The report on a man's abuse of two dogs was a shocking and distressing read (Man's cruelty led to deaths of 2 dogs; Oct 20).
What the offender did was horrific, causing unimaginable suffering to the animals. Thankfully, he was identified and brought to justice.
In addition to his jail sentence, the offender was prohibited from keeping a pet for 12 months, the maximum ban under the law. The prohibition order was included during the most recent amendments to the Animals and Birds Act, and the Society for the Prevention of Cruelty to Animals (SPCA) applauds the authorities for adding this important element to animal cruelty sentencing.

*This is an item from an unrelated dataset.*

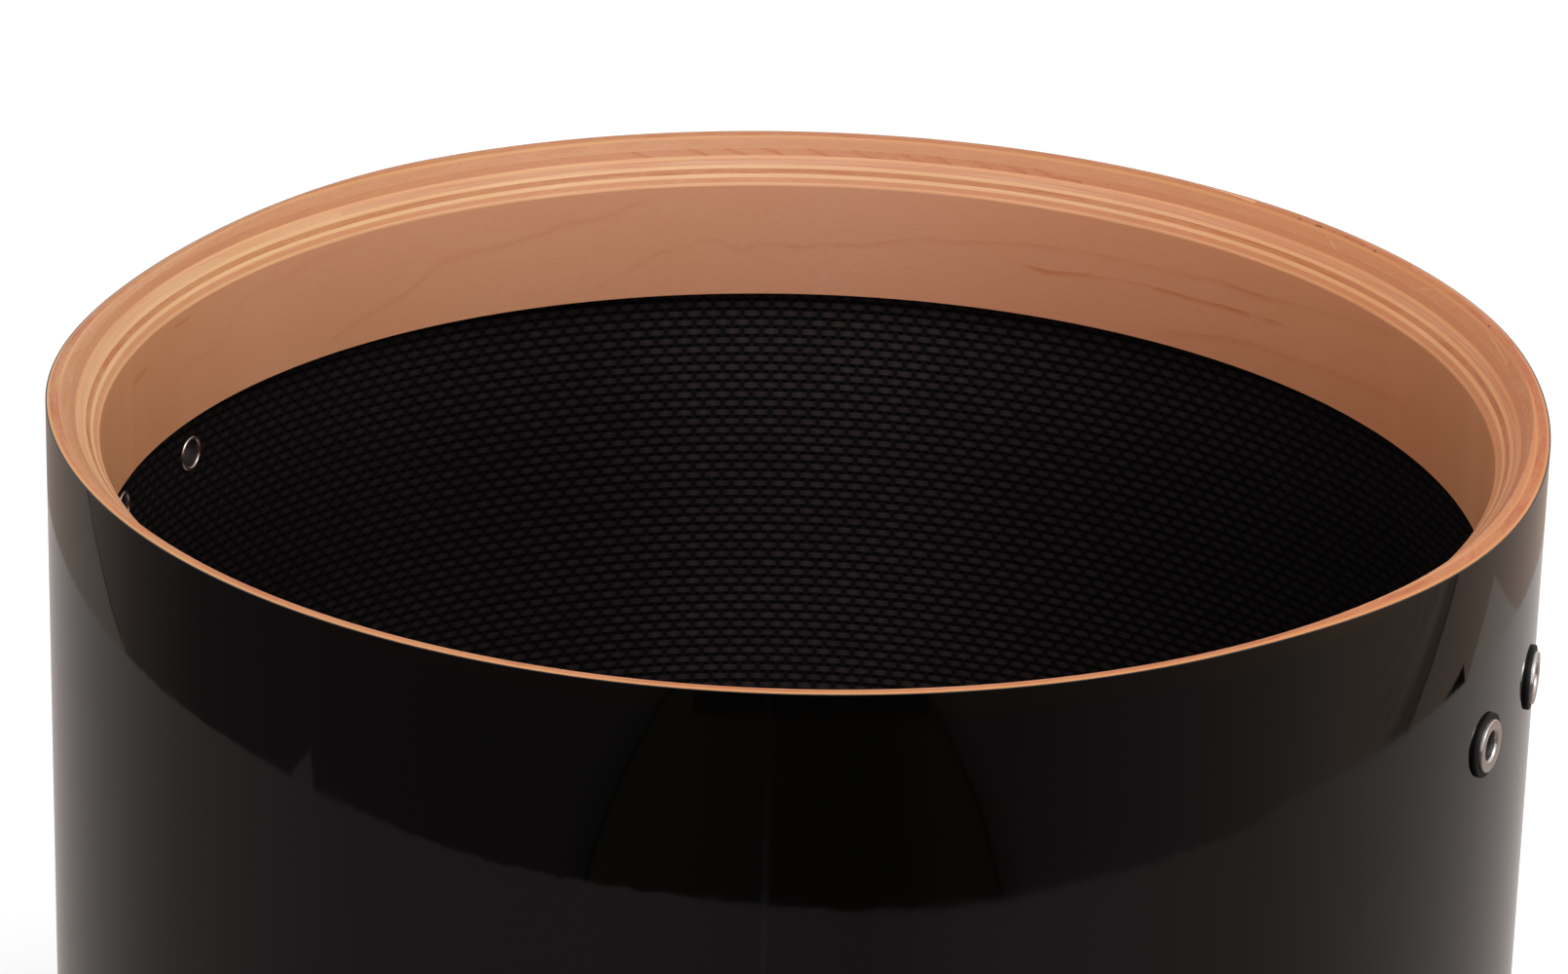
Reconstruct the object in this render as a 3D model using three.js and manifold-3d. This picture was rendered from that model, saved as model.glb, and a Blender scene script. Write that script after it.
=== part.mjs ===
// Bare shell of a marching snare drum, in millimetres.
//
// The drum's axis is Z. The shell stands on its batter-side edge at z = 0, with the snare side up,
// and the two snare beds lie on +X and -X, each above one pair of flanged bushings.
// The shell and its two reinforcement rings are laminated from rolled maple plies, so each ply
// is a tube of its own. Both edges are cut through all of the plies after they are glued.

import * as THREE from 'three';
import { mergeVertices } from 'three/addons/utils/BufferGeometryUtils.js';
import Module from 'manifold-3d';

// Overall size: a 14 inch shell, 12 inches deep.
const outerRadius = 176;
const height = 300;

// Layers, each list from the outermost ply inwards.
const coveringThickness = 0.3;
const shellPlies = [0.62, 2, 0.66, 1.66, 1.36, 0.66];
const ringPlies = [1.01, 0.68, 0.94, 0.71, 0.88, 0.49];
const linerThickness = 0.45;
const glueLine = 0.04;

// Reinforcement rings, measured from the crest of the edge that they stiffen.
const ringHeight = 41.2;
const linerEndGap = 0.3;

// Bearing edges: a small outside roundover, a narrow flat crest and an inside chamfer.
const roundoverWidth = 1.9;
const roundoverDrop = 1.1;
const crestWidth = 0.4;
const chamferAngle = 47.6;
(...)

This case, however, brings to light that a 12-month ban on pet ownership is insufficient for particularly heinous acts.
The offender had abandoned his pet poodle after dragging it down multiple flights of stairs, causing traumatic injuries. It was also reported that he had neglected to seek treatment for another male toy poodle under his charge, also leading to its death.

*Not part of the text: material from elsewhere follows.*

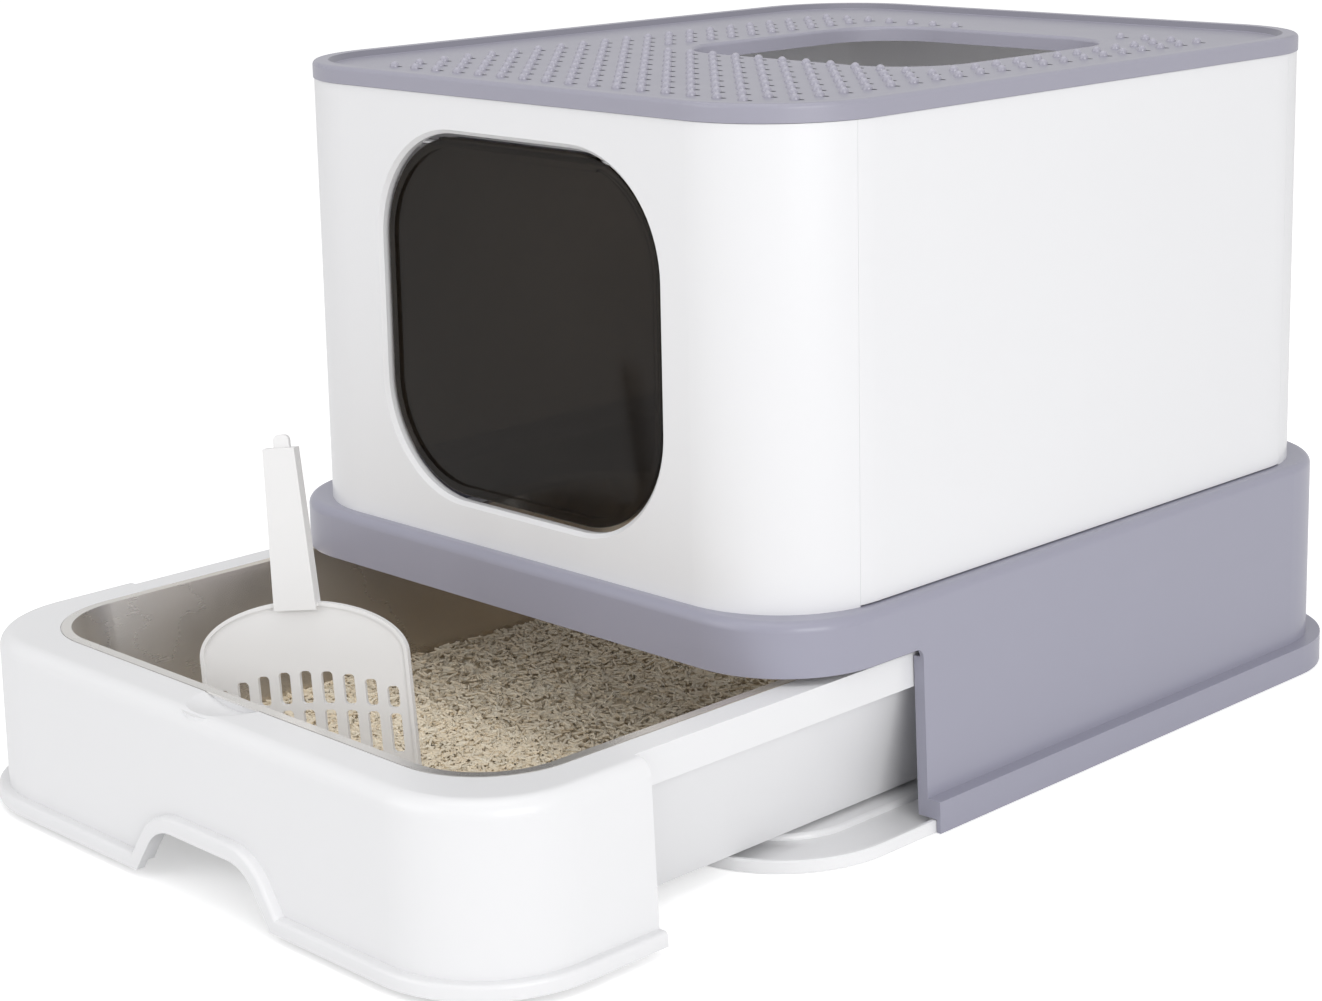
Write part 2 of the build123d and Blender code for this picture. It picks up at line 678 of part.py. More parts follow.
ledge_length = out(tub_rear_y) - out(front_y)
with BuildPart() as drawer_tub:
    add(cowl.part)
    # top plate behind the front, and the ledge hanging from its edge
    add(rounded_block(2 * ledge_half, ledge_length, tub_corner, basin_under, drawer_top,
                      y=out(tub_rear_y) - ledge_length / 2)
        & slab(out(front_y + front_corner), body_depth, 0, lid_top))
    ledge_ring = rounded_block(2 * ledge_half, ledge_length, tub_corner, drawer_top - ledge_drop, basin_under,
                               y=out(tub_rear_y) - ledge_length / 2)
    ledge_ring -= rounded_block(2 * (ledge_half - tub_wall), ledge_length - 2 * tub_wall,
                                tub_corner - tub_wall, drawer_top - ledge_drop, basin_under,
                                y=out(tub_rear_y) - ledge_length / 2)
    add(ledge_ring & slab(out(side_cut_y) - 10.0, body_depth, 0, lid_top))
    add(front_block(front_half - front_round, front_y + front_round, front_corner - front_round,
                    basin_under, drawer_top - 1.0)
        & slab(-2 * body_depth, out(side_cut_y) - 10.0, 0, lid_top))
    # basin, ears and finger recess, hollowed together
    add(tapered_block(basin_low, basin_high, tub_floor_bottom, basin_under))
    for side in (-1, 1):
        with Locations((side * stop_reach, stop_ear_y, stop_bottom)):
            Box(stop_reach - tub_half_bottom + 1.0, stop_length, stop_top - stop_bottom,
                align=(Align.MAX if side > 0 else Align.MIN, Align.MIN, Align.MIN))
    add(tapered_block(inset_outline(basin_low, tub_wall), inset_outline(basin_high, tub_wall),
                      tub_floor_bottom + tub_wall, basin_under), mode=Mode.SUBTRACT)
    with BuildSketch(Plane.XY.offset(drawer_top - recess_depth - tub_wall)):
        with Locations((recess_x, out(pan_front_y))):
            Circle(recess_radius + tub_wall)
        with Locations((recess_x, out(pan_front_y) + pan_bearing)):
            Rectangle(4 * recess_radius, 4 * recess_radius, align=(Align.CENTER, Align.MIN),
                      mode=Mode.SUBTRACT)
    extrude(amount=recess_depth + tub_wall - 1.0)
    ball_radius = (recess_radius ** 2 + recess_depth ** 2) / (2 * recess_depth)
    with BuildPart(mode=Mode.PRIVATE) as dish:
        with Locations((recess_x, out(pan_front_y), drawer_top - recess_depth + ball_radius)):
            Sphere(ball_radius)
    add(dish.part & slab(out(front_y), out(pan_front_y) + recess_undercut, 0, body_top), mode=Mode.SUBTRACT)
    # opening for the pan, with a shallow rebate for its rim
    opening = pan_half - pan_bearing
    add(rounded_block(2 * opening, pan_length - 2 * pan_bearing, pan_corner - pan_bearing,
                      basin_under - 1.0, drawer_top, y=pan_mid_y), mode=Mode.SUBTRACT)
    rebate_half = pan_half + rebate_clearance
    add(rounded_block(2 * rebate_half, pan_length + 2 * rebate_clearance, pan_corner + rebate_clearance,
                      pan_top - pan_sheet, drawer_top, y=pan_mid_y), mode=Mode.SUBTRACT)
save(drawer_tub, "drawer_tub")

# ---------------------------------------------------------------- steel pan
pan_high = (2 * (pan_half - pan_rim), pan_length - 2 * pan_rim, pan_corner - pan_rim, pan_mid_y)
pan_low = (pan_high[0] - 2 * pan_taper_side, pan_high[1] - 2 * pan_taper_end,
           pan_corner - pan_rim - pan_taper_end, pan_mid_y)


def pan_shape(amount, z_low, z_high, corner):
    """The pan's tapered shape drawn in by an amount, with a rounded bottom edge."""
    shape = tapered_block(inset_outline(pan_low, amount), inset_outline(pan_high, amount), z_low, z_high)
    return shape.fillet(corner, shape.edges().group_by(Axis.Z)[0])


with BuildPart() as litter_pan:
    add(pan_shape(0, pan_floor, pan_top, pan_floor_round))
    add(rounded_block(2 * pan_half, pan_length, pan_corner, pan_top - pan_sheet, pan_top, y=pan_mid_y))
    add(pan_shape(pan_sheet, pan_floor + pan_sheet, pan_top, pan_floor_round - pan_sheet), mode=Mode.SUBTRACT)
save(litter_pan, "litter_pan")

with BuildPart() as litter_bed:
    add(pan_shape(pan_sheet + litter_clearance, pan_floor + pan_sheet, pan_top, pan_floor_round - pan_sheet))
    add(slab(-2 * body_depth, body_depth, litter_level, pan_top + 1.0), mode=Mode.SUBTRACT)
save(litter_bed, "litter_bed")

# ---------------------------------------------------------------- scoop
turn = radians(scoop_turn)
lean = radians(scoop_lean)
roll = radians(scoop_roll)
facing = Vector(sin(turn), -cos(turn), 0)
across = Vector(cos(turn), sin(turn), 0)
upright = Vector(0, 0, 1) * cos(lean) - facing * sin(lean)
scoop_normal = facing * cos(lean) + Vector(0, 0, 1) * sin(lean)
scoop_across = across * cos(roll) + upright * sin(roll)
scoop_plane = Plane(origin=(scoop_x, scoop_y, scoop_z), x_dir=scoop_across, z_dir=scoop_normal)


def blade_outline(amount):
    """The blade: straight sides and a flat arch, drawn in by an amount except along the bottom."""
    half = blade_width / 2 - amount
    top = blade_height - amount
    with BuildSketch(scoop_plane) as outline:
        with BuildLine():
            EllipticalCenterArc((0, blade_shoulder), half, top - blade_shoulder, start_angle=0, arc_size=180)
            Polyline((-half, blade_shoulder), (-half, -amount), (half, -amount), (half, blade_shoulder))
        make_face()
    return outline.sketch


def handle_outline(amount):
    """The handle: a long taper from the blade's arch, drawn in by an amount."""
    low = handle_width_low / 2 - amount
    high = handle_width_high / 2 - amount
    start = blade_height - (0 if amount else handle_root)
    end = blade_height + handle_length - amount
    with BuildSketch(scoop_plane) as outline:
        with BuildLine():
            Polyline((-low, start), (low, start), (high, end), (-high, end), close=True)
        make_face()
        top_corners = outline.vertices().filter_by(lambda v: v.Z > scoop_z + blade_height + handle_length / 2)
        fillet(top_corners, 3.0)
    return outline.sketch


with BuildPart() as scoop:
    extrude(blade_outline(0), amount=blade_rim_height)
    extrude(handle_outline(0), amount=handle_depth)
    hollow = extrude(blade_outline(blade_rim_wall), amount=blade_rim_height, mode=Mode.PRIVATE)
    add(hollow.moved(Location(scoop_normal * blade_wall)), mode=Mode.SUBTRACT)
    channel = extrude(handle_outline(handle_wall), amount=handle_depth, mode=Mode.PRIVATE)
    add(channel.moved(Location(scoop_normal * -handle_wall)), mode=Mode.SUBTRACT)
    with BuildSketch(scoop_plane):
        with Locations((0, blade_height + handle_length)):
            RectangleRounded(tab_width, 2 * tab_length, tab_width / 3)
    extrude(amount=handle_wall)
    with BuildSketch(scoop_plane):
        for column in range(slot_columns):
            place = column - (slot_columns - 1) / 2
            bend = (2 * place / (slot_columns - 1)) ** 2
            for low, high in ((slot_rows[0], slot_rows[1] - slot_bend[0] * bend),
                              (slot_rows[2] - slot_bend[0] * bend, slot_rows[3] - slot_bend[1] * bend)):
                with Locations((place * slot_pitch, (low + high) / 2)):
                    RectangleRounded(slot_width, high - low, slot_round)
    extrude(amount=blade_wall, mode=Mode.SUBTRACT)
save(scoop, "scoop")
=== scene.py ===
# %% [markdown]
# # Drawer litter box
# The CAD model already gives every moulded part its true shape and place. This notebook dresses it: it
# stands the parts on a pale floor, gives each finish a material made from nodes, and grows the small
# repeated things, the lid's bumps and the litter's pellets, with Geometry Nodes.

# %% Load the frame
import bpy, math
from mathutils import Matrix, Vector


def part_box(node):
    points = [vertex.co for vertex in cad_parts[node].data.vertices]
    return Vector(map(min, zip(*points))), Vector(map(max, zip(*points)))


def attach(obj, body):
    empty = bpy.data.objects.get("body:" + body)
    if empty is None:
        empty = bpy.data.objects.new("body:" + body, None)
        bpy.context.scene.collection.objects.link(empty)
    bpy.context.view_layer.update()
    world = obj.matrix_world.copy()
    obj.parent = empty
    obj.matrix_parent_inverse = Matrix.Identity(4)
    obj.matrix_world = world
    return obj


mm = 0.001
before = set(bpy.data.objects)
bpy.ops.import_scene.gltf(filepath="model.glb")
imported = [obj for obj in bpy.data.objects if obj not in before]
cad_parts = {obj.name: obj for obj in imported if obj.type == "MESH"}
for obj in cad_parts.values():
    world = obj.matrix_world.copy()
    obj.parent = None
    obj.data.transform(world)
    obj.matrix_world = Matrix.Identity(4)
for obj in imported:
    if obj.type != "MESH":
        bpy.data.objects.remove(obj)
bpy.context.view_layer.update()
print("parts from CAD:", sorted(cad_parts))

# %% [markdown]
# The camera stands where the photographer stood: to the front right of the box and a little above its lid.
# Its place and lens were worked out from straight edges and arcs whose real sizes are known. A small roll is
# kept, and the shift moves the frame without tilting the verticals.

# %% Camera
photo_width, photo_height = 1322, 1001
focal_px = 2713.36
centre_px = (695.81, 318.28)
sensor_width = 36
azimuth, elevation, roll = (math.radians(v) for v in (44.98, 11.33, -1.05))
camera_place = Vector((1051.71, -1151.92, 530.92)) * mm

back = Vector((math.sin(azimuth) * math.cos(elevation), -math.cos(azimuth) * math.cos(elevation),
               math.sin(elevation)))
right = Vector((math.cos(azimuth), math.sin(azimuth), 0))
up = back.cross(right)
rolled_right = right * math.cos(roll) + up * math.sin(roll)
rolled_up = up * math.cos(roll) - right * math.sin(roll)
lens = bpy.data.cameras.new("photo_camera")
lens.sensor_width = sensor_width
lens.lens = focal_px / photo_width * sensor_width
lens.shift_x = (photo_width / 2 - centre_px[0]) / photo_width
lens.shift_y = (centre_px[1] - photo_height / 2) / photo_width
lens.clip_start, lens.clip_end = 0.05, 60
camera = bpy.data.objects.new("photo_camera", lens)
bpy.context.scene.collection.objects.link(camera)
turn = Matrix((rolled_right, rolled_up, back)).transposed()
camera.matrix_world = Matrix.Translation(camera_place) @ turn.to_4x4()
bpy.context.scene.camera = camera
print("lens", round(lens.lens, 2), "mm, shift", round(lens.shift_x, 4), round(lens.shift_y, 4))

# %% [markdown]
# A material is a small sum of patterns, so it reads best as a sum. Each `Wire` stands for one output of one
# node. Adding or multiplying wires adds the Math nodes, and `Bench.node` adds any other node from its type,
# its settings and the values of its sockets.

# %% Shader maths
class Wire:
    """One output socket on a bench, ready for arithmetic."""

    def __init__(self, bench, socket):
        self.bench, self.socket = bench, socket

    def maths(self, operation, *others):
        return self.bench.node("ShaderNodeMath", {"operation": operation}, dict(enumerate((self, *others))))

    def __add__(self, other):
        return self.maths("ADD", other)

    def __sub__(self, other):
        return self.maths("SUBTRACT", other)

    def __mul__(self, other):
        return self.maths("MULTIPLY", other)

    def above(self, edge):
        return self.maths("GREATER_THAN", edge)

    def below(self, edge):
        return self.maths("LESS_THAN", edge)

    def stretch(self, low, high, to_low=0.0, to_high=1.0):
        """The same value, read between two levels and cut off outside them."""
        return self.bench.node("ShaderNodeMapRange", {"clamp": True},
                               {0: self, 1: low, 2: high, 3: to_low, 4: to_high})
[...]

In cases of extreme and aggravated acts of cruelty, the law should allow for a life ban on pet ownership, or, in the absence of such a law, discretion on the court's part to decide on a longer ban.

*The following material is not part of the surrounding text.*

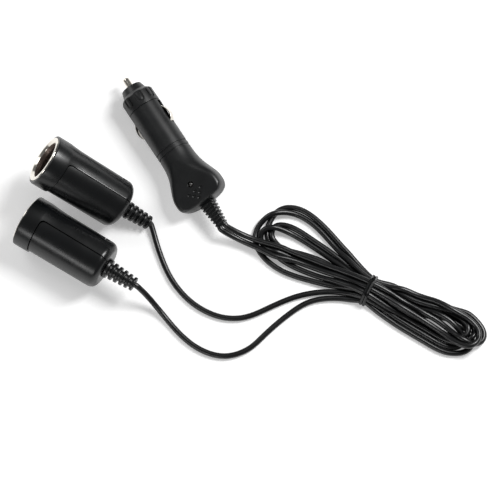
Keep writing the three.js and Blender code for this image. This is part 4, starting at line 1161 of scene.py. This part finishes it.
@dataclass
class Plug:
    """The fused plug: two shells, the screw cap, the pin, the side contacts, the lamp and the boot.

    Its own x runs from the cap's seam to the cord, and its z out of the flat facet.
    """

    place: Placement = PLUG_PLACE
    barrel_radius: float = 10.3
    groove_places: tuple[float, float] = (29.4, 32.4)
    groove_width: float = 1.1
    groove_depth: float = 0.6
    handle_length: float = 36.5
    half_width: float = 15.9
    hip_length: float = 8.5
    belly_depth: float = 9.1
    rear_edge: float = 3.0
    top_power: float = 4.5
    belly_power: float = 2.25
    swell_power: float = 1.5
    hip_power: float = 3.2
    edge_power: float = 2.5
    facet_start: float = 7.0
    facet_slope: float = 3.5
    facet_crease: float = 0.6
    shell_wall: float = 2.0
    parting: float = 0.3
    spigot_length: float = 7.9
    spigot_radius: float = 8.15
    fuse_bore: float = 3.5
    rear_contact: float = 27.5
    contact_slot: tuple[float, float, float] = (5.2, 0.3, 1.1)
    wire_way: float = 2.5
    neck_way: tuple[float, float] = (3.9, 3.2)
    thread_length: float = 5.2
    thread_turns: float = 5.2
    thread_wire: float = 0.2
    lamp_x: float = 55.8
    lamp_bore: float = 1.8
    lamp_radius: float = 1.5
    lamp_flange: tuple[float, float, float] = (1.9, 4.4, 5.4)
    lamp_shoulder: float = 7.9
    post_offset: float = 5.0
    post_reach: tuple[float, float] = (4.4, 8.3)
    screw_x: float = 44.0
    screw_foot: float = -8.9
    screw_length: float = 13.0
    screw_bore: float = 1.5
    screw_head_room: float = 2.8
    boss_radius: float = 3.7
    dimples: tuple[tuple[float, float], ...] = (
        (60.6, -4.3), (60.6, 0), (60.6, 4.3), (62.8, -2.15), (62.8, 2.15), (65, 0))
    dimple_radius: float = 0.92
    dimple_depth: float = 0.7
    dimple_rim: tuple[float, float] = (0.08, 0.12)
    cap_length: float = 15.2
    cap_neck: float = -10.9
    cap_shoulder: float = -8.5
    cap_bore: float = 8.5
    cap_seat: float = -9.3
    grips: int = 8
    grip_size: tuple[float, float] = (9, 4.8)
    grip_depth: float = 0.8
    grip_rib: tuple[float, float] = (5.4, 2.4)
    cap_turn: float = 22.5
    pin_reach: float = 7.0
    pin_radius: float = 2.1
    pin_dome: float = 1.7
    pin_flange: tuple[float, float, float] = (3.6, -12.7, -11.1)
    leaf_width: float = 4.8
    leaf_thickness: float = 0.5
    leaf_eye: tuple[float, float] = (2.4, 6.7)
    leaf_end: float = 16.0
    leaf_rise: float = 1.55
    leaf_pocket: tuple[float, float] = (0.95, 16.85)
    leaf_pocket_depth: tuple[float, float] = (4.4, 13.4)
    leaf_pocket_height: float = 2.75
    eye_radii: tuple[float, float] = (0.62, 1.1)
    eye_pin: tuple[float, float] = (0.45, 3.4)
    boot_length: float = 16.0
    boot_size: tuple[float, float] = (9.6, 7.6)
    boot_taper: float = 0.68
    boot_core: float = 0.8
    boot_ribs: int = 7
    boot_rib_share: float = 0.58
    boot_neck: tuple[float, float] = (7.2, 5.8)
    boot_neck_start: float = 65.1
    boot_root: tuple[float, float] = (64.3, 66.1)

    @property
    def rear_groove(self) -> float:
        """Returns where the handle's swell starts."""
        return self.groove_places[1]

    @property
    def rear(self) -> float:
        """Returns where the handle ends."""
        return self.rear_groove + self.handle_length

    def facet_height(self, x: float) -> float:
        """Returns the height of the flat facet above the plug's axis."""
        run = max(x - self.rear_groove - self.facet_start, 0)
        return self.barrel_radius - run * math.tan(math.radians(self.facet_slope))

    def ring(self, x: float, inset: float = 0.0, half_count: int = 56) -> list[Point]:
        """Gives the outline of the barrel or handle at one place.

        Args:
            x: the place along the plug.
            inset: how far the outline is shrunk.
            half_count: how many edges each half of the outline has.

        Returns:
            The outline's points, evenly spaced, from the parting line round to itself.
        """
        distance = x - self.rear_groove
        waist = self.handle_length - self.hip_length
        swell = (1 - math.cos(math.pi * min(max(distance / waist, 0), 1) ** self.swell_power)) / 2
        hip = max((distance - waist) / self.hip_length, 0)
        edge = max((distance - self.handle_length + self.rear_edge) / self.rear_edge, 0)
        fullness = (1 - hip ** self.hip_power) ** (1 / self.hip_power)
        round_off = (1 - edge ** self.edge_power) ** (1 / self.edge_power)
        widest = self.barrel_radius + (self.half_width - self.barrel_radius) * swell
        belly = self.barrel_radius + (self.belly_depth - self.barrel_radius) * swell
        result: list[Point] = []
        crease = self.facet_crease * min(max((distance - self.facet_start) / 6, 0), 1)
        for side, height, power in ((1, self.barrel_radius, self.top_power), (-1, belly, self.belly_power)):
            share = 2 / (2 + (power - 2) * swell)
            angles = np.linspace(0, math.pi, 721)
            c, s = np.cos(angles), np.sin(angles)
            y = side * (widest * fullness - inset) * np.sign(c) * np.abs(c) ** share
            z = side * (height * round_off - inset) * np.abs(s) ** share
            if crease and side > 0:
                ceiling = self.facet_height(x) - inset
                z = (z + ceiling - np.sqrt((z - ceiling) ** 2 + crease ** 2)) / 2
                z -= z[0] * (1 - s)
            travel = np.concatenate([[0], np.cumsum(np.hypot(np.diff(y), np.diff(z)))])
            marks = np.linspace(0, travel[-1], half_count + 1)[:-1]
            result += [(x, float(a), float(b)) for a, b in
                       zip(np.interp(marks, travel, y), np.interp(marks, travel, z))]
        return result

    def form(self) -> bpy.types.Object:
        """Returns the outer form of both shells in one: spigot, grooved barrel and handle."""
        edge = 0.25
        seat = self.barrel_radius - self.spigot_radius
        rows = [(-self.spigot_length, seat + edge), (edge - self.spigot_length, seat), (0, seat), (0, edge),
                (edge, 0)]
        for x in self.groove_places:
            far = x + self.groove_width
            rows += [(x - 0.12, 0), (x, 0.12), (x + 0.02, self.groove_depth), (far - 0.02, self.groove_depth),
                     (far, 0.12), (far + 0.12, 0)]
        waist = self.handle_length - self.hip_length
        rows += [(self.rear_groove + d, 0) for d in np.linspace(2, waist, 36)]
        for t in np.linspace(0, 1, 26)[1:]:
            rows.append((self.rear_groove + waist + self.hip_length * 0.985 * (1 - (1 - t) ** 2), 0))
        return lofted("plug_form", [self.ring(float(x), inset) for x, inset in rows])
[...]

In the absence of 24-hour monitoring, which is at any rate impractical, it would be potentially hazardous for any future pet to be put under the charge of such a person, who has more than demonstrated his propensity for violence and a total lack of empathy.
Singapore's animal protection laws have been updated and improved in recent years.
We urge the authorities to further strengthen them in this instance, to prevent further extreme acts against vulnerable and defenceless animals in our society.